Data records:
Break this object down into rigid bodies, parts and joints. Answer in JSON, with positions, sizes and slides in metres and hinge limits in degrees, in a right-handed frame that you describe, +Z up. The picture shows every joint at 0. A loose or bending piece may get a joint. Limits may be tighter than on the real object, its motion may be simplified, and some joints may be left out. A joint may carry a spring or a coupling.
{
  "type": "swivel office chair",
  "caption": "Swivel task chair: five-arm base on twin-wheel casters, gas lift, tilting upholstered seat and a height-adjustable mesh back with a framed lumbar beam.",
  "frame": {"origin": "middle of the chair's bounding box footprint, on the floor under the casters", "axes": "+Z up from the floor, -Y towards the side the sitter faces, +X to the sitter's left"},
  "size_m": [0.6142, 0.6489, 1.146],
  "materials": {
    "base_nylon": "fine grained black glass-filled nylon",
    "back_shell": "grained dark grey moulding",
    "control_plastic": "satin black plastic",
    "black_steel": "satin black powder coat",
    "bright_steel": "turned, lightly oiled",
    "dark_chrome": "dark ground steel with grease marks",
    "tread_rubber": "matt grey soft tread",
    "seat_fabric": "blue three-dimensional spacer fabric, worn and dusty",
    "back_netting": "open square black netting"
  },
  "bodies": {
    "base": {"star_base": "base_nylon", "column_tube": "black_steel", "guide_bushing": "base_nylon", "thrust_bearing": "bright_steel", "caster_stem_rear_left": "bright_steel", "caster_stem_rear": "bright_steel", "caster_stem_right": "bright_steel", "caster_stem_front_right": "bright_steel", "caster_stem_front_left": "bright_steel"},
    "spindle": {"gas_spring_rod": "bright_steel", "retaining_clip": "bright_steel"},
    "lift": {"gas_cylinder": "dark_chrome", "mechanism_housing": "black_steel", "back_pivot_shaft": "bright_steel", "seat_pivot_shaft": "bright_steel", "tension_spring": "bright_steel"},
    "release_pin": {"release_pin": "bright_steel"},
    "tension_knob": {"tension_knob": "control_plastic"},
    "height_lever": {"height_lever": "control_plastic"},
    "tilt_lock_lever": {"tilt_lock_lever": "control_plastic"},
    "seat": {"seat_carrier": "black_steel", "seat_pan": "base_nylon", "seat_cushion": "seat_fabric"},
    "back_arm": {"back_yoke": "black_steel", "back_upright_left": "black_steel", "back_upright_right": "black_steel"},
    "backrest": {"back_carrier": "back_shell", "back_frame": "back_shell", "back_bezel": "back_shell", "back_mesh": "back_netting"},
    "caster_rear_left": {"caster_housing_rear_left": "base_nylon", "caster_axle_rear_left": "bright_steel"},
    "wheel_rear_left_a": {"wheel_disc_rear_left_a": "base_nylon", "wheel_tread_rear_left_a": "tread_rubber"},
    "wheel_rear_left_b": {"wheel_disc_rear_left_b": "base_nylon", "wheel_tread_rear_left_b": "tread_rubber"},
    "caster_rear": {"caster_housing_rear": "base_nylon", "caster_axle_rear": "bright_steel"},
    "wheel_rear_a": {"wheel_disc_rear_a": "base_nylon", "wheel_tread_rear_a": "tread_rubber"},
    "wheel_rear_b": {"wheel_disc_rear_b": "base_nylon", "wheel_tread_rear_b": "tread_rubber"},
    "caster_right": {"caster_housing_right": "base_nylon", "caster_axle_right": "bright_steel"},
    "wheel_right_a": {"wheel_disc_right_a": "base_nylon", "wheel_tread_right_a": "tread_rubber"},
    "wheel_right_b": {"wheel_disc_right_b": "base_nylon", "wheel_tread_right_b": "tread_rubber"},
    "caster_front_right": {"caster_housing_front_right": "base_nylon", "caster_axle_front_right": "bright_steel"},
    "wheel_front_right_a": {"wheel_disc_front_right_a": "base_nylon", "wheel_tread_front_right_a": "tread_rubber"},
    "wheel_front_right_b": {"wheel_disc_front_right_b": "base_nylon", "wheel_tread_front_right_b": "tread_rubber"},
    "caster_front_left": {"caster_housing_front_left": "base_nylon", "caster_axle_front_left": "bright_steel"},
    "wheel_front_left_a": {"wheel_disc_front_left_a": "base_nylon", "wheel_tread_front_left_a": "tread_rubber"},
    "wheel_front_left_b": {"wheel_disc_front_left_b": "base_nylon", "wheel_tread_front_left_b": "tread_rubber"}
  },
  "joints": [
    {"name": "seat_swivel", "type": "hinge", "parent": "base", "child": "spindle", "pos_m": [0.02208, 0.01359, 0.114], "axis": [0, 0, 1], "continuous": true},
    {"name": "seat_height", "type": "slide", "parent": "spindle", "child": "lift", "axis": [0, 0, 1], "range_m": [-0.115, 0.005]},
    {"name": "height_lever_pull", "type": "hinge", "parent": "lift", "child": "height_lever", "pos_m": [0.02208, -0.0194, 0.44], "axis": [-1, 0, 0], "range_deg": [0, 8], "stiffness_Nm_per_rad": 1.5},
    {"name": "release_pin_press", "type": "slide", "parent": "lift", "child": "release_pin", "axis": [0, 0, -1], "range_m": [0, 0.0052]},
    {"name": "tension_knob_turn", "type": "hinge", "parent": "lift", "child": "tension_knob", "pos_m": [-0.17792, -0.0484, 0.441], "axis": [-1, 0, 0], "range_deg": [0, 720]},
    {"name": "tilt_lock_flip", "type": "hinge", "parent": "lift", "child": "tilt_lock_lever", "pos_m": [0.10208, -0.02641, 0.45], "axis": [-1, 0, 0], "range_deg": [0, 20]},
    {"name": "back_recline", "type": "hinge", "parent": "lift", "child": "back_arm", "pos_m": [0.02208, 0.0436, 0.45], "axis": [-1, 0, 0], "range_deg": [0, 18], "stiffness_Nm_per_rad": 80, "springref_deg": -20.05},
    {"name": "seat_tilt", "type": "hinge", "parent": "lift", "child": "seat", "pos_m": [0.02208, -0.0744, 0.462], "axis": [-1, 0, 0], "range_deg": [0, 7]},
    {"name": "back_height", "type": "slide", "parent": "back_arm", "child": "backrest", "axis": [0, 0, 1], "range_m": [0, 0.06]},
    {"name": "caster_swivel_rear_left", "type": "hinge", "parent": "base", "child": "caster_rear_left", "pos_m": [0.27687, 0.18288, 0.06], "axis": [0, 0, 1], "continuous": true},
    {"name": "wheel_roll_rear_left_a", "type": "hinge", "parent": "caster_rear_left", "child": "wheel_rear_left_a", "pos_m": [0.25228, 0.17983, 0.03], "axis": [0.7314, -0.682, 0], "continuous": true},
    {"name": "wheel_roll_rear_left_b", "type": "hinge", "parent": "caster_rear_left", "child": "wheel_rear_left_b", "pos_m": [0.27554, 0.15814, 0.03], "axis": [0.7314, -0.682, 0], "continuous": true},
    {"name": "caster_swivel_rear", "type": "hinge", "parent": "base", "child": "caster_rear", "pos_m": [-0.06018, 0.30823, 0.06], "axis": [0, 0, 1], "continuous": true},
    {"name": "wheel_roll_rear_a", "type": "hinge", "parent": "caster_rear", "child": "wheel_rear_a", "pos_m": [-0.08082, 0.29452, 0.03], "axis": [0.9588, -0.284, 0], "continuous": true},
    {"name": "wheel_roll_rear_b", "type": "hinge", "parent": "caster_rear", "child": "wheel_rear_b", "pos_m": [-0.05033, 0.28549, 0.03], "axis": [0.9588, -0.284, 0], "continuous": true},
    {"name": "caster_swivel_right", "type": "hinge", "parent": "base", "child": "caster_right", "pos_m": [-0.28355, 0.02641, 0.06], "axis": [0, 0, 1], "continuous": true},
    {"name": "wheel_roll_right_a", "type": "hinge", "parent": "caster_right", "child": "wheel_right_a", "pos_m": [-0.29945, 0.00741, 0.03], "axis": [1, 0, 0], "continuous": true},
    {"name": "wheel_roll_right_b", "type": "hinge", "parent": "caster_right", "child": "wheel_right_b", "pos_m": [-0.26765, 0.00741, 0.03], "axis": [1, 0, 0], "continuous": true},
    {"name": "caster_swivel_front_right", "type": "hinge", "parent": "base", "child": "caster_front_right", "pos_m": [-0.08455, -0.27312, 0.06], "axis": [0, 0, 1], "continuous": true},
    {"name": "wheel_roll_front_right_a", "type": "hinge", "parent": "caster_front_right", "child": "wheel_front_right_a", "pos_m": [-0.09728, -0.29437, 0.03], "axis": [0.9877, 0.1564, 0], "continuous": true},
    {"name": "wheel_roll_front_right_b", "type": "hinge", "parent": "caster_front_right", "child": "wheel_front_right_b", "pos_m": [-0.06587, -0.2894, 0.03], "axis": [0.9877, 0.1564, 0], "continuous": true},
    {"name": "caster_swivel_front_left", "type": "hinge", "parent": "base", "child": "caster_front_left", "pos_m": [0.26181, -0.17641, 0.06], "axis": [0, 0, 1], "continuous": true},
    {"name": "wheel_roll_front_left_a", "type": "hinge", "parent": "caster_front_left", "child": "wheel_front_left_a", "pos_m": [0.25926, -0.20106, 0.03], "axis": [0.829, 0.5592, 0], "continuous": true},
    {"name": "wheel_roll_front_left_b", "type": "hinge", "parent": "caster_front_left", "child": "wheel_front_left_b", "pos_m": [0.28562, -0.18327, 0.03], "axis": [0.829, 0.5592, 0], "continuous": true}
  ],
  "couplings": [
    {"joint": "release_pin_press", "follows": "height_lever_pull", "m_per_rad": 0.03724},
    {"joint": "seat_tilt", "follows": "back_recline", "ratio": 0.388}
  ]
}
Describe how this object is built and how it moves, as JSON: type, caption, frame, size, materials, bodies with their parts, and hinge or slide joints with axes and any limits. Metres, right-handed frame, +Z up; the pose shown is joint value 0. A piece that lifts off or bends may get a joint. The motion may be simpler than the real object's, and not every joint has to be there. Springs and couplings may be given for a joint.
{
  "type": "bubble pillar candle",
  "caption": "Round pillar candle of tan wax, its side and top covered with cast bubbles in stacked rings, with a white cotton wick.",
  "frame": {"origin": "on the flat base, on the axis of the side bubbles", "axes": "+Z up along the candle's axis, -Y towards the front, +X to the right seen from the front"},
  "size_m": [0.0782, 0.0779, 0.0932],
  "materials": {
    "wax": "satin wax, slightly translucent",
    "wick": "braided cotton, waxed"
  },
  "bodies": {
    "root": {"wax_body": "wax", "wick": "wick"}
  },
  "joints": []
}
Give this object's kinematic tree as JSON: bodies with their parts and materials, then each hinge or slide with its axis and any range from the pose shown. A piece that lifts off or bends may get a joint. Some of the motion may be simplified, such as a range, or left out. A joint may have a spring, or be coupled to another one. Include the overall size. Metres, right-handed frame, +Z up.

= Given problem =
Collect every line with the string "shown" from the records, and copy each.

= Result of the task =
Describe how this object is built and how it moves, as JSON: type, caption, frame, size, materials, bodies with their parts, and hinge or slide joints with axes and any limits. Metres, right-handed frame, +Z up; the pose shown is joint value 0. A piece that lifts off or bends may get a joint. The motion may be simpler than the real object's, and not every joint has to be there. Springs and couplings may be given for a joint.
Give this object's kinematic tree as JSON: bodies with their parts and materials, then each hinge or slide with its axis and any range from the pose shown. A piece that lifts off or bends may get a joint. Some of the motion may be simplified, such as a range, or left out. A joint may have a spring, or be coupled to another one. Include the overall size. Metres, right-handed frame, +Z up.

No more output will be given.